1998 Hubert H. Humphrey Civil Rights Award Dinner
Steven Spielberg
By the beginning of the 20th century, Spielberg was mainstream Hollywood’s most famous, influential, and successful director, creating three of the centuries most powerful films- 1985’s “The Color Purple,” based on Alice Walker’s novel about an abused black woman in the early 1900s South, the widely acclaimed Holocaust drama “Schindler’s List” (1993), for which he won an Academy Award, and later explored a slave revolt and trial in “Amistad” (1997).
Debbie Allen
Allen became the Houston Foundation for Ballet first black dancer in 1964 admitted on a full scholarship.
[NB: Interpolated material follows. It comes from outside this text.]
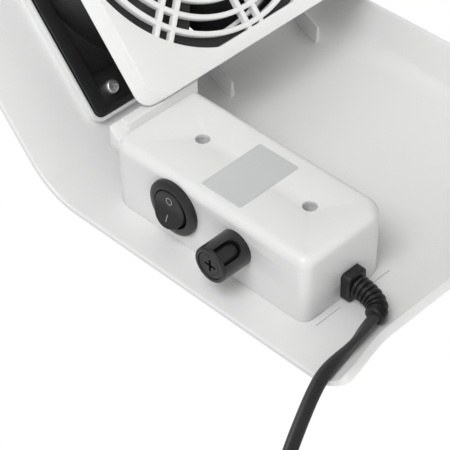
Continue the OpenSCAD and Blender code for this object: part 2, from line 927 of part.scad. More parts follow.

Continuing her creative activism, in 1997 she realized a decades-long dream by producing Steven Spielberg’s epic AMISTAD and the following year, she directed the musical “Brothers of the Knight” at the Kennedy Center in Washington, D.C.
Honorable Bob Lanier
As chairman of the Rebuild America Coalition, Mayor Lanier is leading 60 public and private organizations in a national campaign to raise public awareness, his program Neighborhoods to Standard (NTS), has resulted in the revitalization of 57 neighborhoods in downtown Houston in four years, and is commended for his outstanding leadership of the campaign last year to defeat Houston’s anti-affirmative action ballot initiative.